Begin at the line containing "for name, shape" and stop at the line containing "import math"; copy those lines exactly, ends included, and nothing else.
___ RECORDS TO USE ___
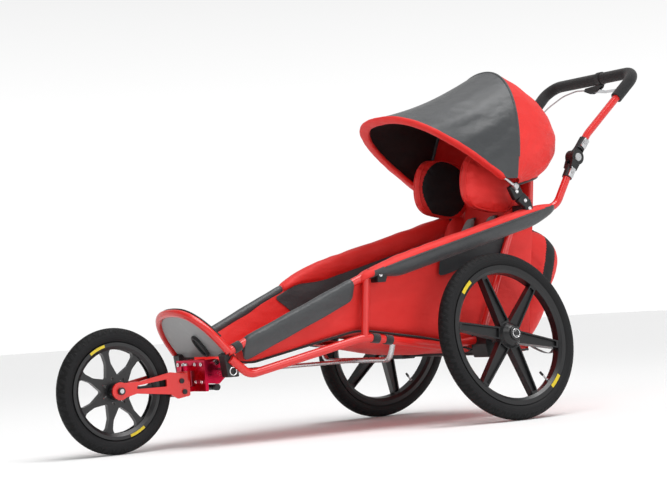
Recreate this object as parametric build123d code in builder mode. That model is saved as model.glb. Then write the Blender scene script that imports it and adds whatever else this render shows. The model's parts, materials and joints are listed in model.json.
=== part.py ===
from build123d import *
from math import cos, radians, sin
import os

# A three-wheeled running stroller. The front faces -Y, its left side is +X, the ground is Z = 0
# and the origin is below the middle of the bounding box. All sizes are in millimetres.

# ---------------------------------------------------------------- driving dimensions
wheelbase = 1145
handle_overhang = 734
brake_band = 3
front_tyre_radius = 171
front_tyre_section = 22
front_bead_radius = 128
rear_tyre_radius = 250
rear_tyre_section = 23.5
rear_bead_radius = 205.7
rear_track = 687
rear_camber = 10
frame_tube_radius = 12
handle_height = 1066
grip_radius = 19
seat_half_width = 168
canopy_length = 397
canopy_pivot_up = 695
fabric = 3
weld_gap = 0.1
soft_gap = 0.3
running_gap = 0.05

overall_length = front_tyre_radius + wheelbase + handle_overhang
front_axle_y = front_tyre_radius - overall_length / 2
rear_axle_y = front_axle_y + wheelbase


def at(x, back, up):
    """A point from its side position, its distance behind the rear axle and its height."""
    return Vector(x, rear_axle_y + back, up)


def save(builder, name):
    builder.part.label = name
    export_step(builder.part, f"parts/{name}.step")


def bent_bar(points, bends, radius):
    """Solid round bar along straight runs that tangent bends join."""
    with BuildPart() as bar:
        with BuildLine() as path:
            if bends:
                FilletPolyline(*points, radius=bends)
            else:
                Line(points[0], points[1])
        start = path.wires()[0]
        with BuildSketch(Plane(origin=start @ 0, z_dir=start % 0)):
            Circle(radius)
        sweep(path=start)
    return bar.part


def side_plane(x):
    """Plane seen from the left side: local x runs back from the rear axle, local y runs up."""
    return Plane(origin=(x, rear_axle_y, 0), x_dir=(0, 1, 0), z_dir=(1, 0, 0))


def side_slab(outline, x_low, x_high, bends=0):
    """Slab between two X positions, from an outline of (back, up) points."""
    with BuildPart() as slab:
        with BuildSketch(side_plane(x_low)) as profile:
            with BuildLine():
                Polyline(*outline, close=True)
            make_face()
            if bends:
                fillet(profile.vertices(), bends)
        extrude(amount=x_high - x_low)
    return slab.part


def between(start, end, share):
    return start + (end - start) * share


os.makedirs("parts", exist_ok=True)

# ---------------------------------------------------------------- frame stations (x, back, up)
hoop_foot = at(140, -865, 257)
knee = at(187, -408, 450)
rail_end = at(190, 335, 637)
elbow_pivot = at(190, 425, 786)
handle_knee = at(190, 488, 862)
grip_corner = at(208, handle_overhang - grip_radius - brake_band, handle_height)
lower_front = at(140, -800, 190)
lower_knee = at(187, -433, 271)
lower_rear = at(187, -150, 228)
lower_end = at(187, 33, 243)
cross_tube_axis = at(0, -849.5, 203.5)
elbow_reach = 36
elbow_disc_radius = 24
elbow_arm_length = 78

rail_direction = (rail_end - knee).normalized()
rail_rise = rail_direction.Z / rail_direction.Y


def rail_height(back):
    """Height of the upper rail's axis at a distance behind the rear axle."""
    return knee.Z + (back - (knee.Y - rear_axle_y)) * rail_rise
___
___ RECORDS TO USE ___
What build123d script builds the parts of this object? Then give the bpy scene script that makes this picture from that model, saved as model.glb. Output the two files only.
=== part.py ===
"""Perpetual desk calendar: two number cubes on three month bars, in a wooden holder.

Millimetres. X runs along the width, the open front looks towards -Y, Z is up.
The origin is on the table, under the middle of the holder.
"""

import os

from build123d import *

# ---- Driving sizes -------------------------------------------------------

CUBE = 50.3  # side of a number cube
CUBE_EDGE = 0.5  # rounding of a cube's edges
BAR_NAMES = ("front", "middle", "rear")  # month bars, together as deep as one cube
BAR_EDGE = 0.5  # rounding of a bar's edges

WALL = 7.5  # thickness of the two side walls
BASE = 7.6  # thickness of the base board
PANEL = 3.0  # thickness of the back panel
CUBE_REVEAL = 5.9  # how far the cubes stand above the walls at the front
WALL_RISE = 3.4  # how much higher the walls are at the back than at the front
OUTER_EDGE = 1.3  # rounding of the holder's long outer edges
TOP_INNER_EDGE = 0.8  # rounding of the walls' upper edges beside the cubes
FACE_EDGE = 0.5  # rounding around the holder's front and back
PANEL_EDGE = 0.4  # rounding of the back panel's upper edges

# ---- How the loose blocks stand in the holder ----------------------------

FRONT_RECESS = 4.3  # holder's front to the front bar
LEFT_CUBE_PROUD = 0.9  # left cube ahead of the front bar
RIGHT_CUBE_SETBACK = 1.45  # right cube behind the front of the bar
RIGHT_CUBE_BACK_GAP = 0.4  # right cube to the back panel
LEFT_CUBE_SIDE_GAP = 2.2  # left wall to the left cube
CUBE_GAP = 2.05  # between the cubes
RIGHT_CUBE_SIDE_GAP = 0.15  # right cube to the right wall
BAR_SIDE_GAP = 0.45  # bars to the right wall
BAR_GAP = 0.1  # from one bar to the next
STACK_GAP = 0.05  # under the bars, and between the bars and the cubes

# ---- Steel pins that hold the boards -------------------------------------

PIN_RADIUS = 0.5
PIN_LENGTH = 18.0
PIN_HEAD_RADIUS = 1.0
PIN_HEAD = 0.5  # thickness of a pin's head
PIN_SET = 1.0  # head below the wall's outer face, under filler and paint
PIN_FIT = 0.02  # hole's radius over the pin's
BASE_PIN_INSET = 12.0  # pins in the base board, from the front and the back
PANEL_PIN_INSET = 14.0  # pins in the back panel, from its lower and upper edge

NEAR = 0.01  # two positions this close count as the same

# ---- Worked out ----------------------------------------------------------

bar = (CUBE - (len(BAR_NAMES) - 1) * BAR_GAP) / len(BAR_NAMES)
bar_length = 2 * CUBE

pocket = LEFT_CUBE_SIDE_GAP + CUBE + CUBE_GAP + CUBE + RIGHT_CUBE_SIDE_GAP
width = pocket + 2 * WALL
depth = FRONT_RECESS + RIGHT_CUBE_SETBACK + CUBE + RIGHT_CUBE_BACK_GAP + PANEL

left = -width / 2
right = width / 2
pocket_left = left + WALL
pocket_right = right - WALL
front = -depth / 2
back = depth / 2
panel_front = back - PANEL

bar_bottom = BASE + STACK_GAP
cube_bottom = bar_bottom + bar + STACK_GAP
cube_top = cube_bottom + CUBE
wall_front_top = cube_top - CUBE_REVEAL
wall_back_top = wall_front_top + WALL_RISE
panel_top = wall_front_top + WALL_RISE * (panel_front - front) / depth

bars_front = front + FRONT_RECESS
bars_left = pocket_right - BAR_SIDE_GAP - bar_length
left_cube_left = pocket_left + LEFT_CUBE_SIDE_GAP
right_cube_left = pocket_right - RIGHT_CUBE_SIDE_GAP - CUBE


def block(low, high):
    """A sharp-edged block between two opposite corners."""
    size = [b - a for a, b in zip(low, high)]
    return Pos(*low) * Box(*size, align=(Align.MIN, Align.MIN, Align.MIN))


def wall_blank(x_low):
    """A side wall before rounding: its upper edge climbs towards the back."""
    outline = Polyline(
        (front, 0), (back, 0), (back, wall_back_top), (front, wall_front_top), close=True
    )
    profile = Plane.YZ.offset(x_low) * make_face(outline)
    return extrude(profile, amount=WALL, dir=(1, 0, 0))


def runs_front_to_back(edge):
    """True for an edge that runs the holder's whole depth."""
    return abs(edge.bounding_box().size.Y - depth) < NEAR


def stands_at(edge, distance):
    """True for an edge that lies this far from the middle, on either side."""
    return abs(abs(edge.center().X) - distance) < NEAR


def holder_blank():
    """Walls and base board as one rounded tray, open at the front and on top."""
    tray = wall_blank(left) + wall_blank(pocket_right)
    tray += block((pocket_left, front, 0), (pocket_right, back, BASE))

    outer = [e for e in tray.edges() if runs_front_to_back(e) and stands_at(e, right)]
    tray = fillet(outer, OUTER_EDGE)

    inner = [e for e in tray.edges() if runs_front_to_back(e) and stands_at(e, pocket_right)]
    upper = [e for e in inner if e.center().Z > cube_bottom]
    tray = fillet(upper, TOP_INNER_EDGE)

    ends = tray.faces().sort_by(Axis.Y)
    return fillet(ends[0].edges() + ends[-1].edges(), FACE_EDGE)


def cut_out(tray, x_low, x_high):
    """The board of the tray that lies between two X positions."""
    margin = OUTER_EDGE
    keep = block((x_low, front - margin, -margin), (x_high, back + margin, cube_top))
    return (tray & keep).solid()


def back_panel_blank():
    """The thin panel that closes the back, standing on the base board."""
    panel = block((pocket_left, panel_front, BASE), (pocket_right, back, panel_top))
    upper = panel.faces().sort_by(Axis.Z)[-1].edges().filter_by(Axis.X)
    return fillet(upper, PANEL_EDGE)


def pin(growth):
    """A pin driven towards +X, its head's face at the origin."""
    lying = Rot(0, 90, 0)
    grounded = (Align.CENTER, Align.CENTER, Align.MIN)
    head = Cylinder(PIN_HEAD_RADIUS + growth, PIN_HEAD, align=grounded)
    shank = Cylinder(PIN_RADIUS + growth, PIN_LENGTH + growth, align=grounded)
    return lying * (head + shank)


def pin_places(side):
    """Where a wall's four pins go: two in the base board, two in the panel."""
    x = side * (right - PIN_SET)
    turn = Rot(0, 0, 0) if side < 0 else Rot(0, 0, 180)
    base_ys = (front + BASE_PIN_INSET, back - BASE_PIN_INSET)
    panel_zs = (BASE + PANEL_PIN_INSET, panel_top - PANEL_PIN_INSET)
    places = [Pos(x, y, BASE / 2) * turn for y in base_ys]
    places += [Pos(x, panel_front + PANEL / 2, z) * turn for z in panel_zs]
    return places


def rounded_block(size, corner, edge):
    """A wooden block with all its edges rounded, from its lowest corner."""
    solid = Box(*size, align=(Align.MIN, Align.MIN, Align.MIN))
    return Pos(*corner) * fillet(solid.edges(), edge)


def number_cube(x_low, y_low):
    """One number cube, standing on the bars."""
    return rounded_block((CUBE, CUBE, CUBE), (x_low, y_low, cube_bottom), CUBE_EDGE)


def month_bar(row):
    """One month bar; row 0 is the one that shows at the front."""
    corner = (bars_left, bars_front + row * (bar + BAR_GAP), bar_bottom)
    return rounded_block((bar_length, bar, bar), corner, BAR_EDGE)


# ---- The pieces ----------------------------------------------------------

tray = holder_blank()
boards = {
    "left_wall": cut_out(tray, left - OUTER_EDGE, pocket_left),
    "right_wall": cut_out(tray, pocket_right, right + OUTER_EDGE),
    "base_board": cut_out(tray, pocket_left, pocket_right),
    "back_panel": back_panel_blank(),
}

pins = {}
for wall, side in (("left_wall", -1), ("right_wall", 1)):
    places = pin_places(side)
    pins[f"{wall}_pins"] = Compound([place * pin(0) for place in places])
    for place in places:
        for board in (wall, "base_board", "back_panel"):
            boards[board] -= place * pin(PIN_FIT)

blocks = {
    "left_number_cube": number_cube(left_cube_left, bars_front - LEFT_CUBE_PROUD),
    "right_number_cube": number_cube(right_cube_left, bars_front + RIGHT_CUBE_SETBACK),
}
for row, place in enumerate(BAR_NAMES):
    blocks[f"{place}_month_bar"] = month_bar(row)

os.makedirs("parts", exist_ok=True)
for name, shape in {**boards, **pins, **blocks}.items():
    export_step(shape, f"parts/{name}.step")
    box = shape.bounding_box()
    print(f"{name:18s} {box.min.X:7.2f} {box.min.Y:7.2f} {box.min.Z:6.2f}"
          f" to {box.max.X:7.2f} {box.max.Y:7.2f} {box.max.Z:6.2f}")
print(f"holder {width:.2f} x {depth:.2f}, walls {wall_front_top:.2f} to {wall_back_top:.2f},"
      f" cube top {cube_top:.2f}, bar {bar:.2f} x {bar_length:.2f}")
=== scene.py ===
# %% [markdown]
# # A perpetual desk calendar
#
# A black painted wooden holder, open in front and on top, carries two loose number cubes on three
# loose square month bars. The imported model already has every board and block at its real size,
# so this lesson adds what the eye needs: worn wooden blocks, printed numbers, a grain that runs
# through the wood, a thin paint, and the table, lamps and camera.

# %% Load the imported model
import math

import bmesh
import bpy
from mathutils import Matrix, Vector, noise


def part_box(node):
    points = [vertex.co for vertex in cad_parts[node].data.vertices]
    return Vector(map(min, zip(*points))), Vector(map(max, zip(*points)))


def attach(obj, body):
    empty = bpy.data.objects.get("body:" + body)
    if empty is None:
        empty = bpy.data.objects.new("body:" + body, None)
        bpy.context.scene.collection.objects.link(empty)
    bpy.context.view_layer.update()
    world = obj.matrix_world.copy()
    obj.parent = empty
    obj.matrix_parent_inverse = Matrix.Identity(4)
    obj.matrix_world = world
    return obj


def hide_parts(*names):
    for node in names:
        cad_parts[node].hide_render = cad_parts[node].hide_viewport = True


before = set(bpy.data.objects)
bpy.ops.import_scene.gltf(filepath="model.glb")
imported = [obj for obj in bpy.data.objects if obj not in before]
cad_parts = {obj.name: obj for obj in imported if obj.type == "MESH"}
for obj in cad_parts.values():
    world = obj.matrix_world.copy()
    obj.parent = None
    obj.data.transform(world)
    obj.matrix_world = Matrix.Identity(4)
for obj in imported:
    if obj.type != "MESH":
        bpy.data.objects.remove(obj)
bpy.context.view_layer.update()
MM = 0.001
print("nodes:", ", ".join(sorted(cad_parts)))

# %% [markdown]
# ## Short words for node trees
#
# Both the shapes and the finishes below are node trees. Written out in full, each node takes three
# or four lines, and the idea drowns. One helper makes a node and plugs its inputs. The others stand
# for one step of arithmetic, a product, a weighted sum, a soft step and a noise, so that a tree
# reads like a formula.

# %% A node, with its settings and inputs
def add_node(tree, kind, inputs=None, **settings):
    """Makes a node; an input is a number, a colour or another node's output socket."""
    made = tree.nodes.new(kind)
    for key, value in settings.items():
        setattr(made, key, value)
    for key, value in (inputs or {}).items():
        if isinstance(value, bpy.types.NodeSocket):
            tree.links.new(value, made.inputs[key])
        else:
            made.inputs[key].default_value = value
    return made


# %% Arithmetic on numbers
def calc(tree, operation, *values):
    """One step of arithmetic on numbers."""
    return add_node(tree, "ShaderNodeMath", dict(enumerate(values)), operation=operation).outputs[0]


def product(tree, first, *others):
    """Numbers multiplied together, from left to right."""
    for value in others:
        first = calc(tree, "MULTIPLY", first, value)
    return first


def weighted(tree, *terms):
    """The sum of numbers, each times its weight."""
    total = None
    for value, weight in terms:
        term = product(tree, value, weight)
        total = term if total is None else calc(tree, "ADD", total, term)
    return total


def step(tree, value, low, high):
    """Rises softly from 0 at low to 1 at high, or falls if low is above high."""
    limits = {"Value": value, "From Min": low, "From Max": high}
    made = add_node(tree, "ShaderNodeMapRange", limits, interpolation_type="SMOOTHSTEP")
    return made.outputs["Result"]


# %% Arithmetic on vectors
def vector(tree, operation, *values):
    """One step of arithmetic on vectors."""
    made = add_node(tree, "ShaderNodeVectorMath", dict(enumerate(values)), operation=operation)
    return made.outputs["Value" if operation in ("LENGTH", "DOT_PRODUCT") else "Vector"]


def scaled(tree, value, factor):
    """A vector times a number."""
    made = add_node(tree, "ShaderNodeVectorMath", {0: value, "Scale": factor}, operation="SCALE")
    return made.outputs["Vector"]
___
- IN RESPONSE -
for name, shape in {**boards, **pins, **blocks}.items():
    export_step(shape, f"parts/{name}.step")
    box = shape.bounding_box()
    print(f"{name:18s} {box.min.X:7.2f} {box.min.Y:7.2f} {box.min.Z:6.2f}"
          f" to {box.max.X:7.2f} {box.max.Y:7.2f} {box.max.Z:6.2f}")
print(f"holder {width:.2f} x {depth:.2f}, walls {wall_front_top:.2f} to {wall_back_top:.2f},"
      f" cube top {cube_top:.2f}, bar {bar:.2f} x {bar_length:.2f}")
=== scene.py ===
# %% [markdown]
# # A perpetual desk calendar
#
# A black painted wooden holder, open in front and on top, carries two loose number cubes on three
# loose square month bars. The imported model already has every board and block at its real size,
# so this lesson adds what the eye needs: worn wooden blocks, printed numbers, a grain that runs
# through the wood, a thin paint, and the table, lamps and camera.

# %% Load the imported model
import math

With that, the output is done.